Fine Arts Work Center In Provincetown

24Pearlstreet Workshops

Reginald Dwayne Betts Juxtaposing the Public & Private to Add Depth to Poetry Poetry September 11 to October 6, 2017 Tuition: $500 Class Size: 12 Session: summer Level: 4 week asynchronous workshop

In this course we will look at the work of writers who skillfully juxtapose the public with the private in their poetry. We will pay special attention to identifying techniques that we can replicate and discussing strategies that make it feel natural to combine the public and private in poetry. We’ll look at poems by T. R. Hummer, Lucille Clifton, June Jordan, Ellen Bryan Voigt, Yusef Komumyakaa, and work that students bring in by poets they admire. Using prompts, brainstorming, freewriting, and revision of poems you’ve already started, we’ll work together to find ways to juxtapose the public and private worlds in your poems to add texture, structure, and complexity to your work.

Biography

Reginald Dwayne Betts is the author of a memoir and two books of poetry.

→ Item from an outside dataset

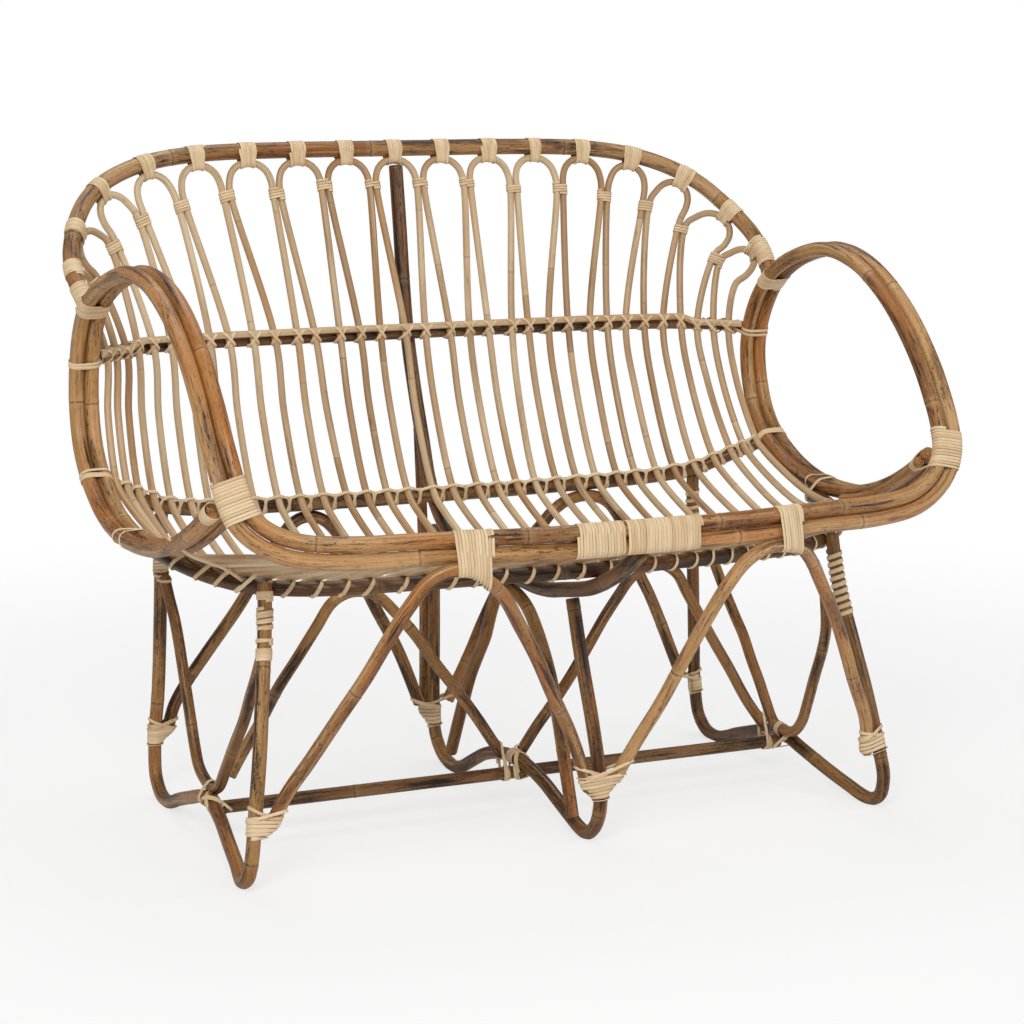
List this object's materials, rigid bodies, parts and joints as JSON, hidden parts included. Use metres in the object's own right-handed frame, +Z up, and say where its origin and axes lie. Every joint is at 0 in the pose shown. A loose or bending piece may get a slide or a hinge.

His memior, A Question of Freedom: A Memoir of Learning, Survival, and Coming of Age in Prison (Avery/Penguin, 2009), was awarded the 2010 NAACP Image Award for non-fiction. His books of poetry are Shahid Reads His Own Palm (Alice James, 2010) and Bastards of the Reagan Era (Four Way Books, 2015). Betts is a 2010 Soros Justice Fellow, 2011 Radcliffe Fellow, and 2012 Ruth Lilly and Dorothy Sargent Rosenberg Poetry Fellow. In 2012, Betts was appointed to the Coordinating Council of the Office of Juvenile Justice and Delinquency Prevention by President Obama. He is a graduate of Prince George’s Community College, the University of Maryland, the MFA Program at Warren Wilson College, and is currently a student at Yale Law School.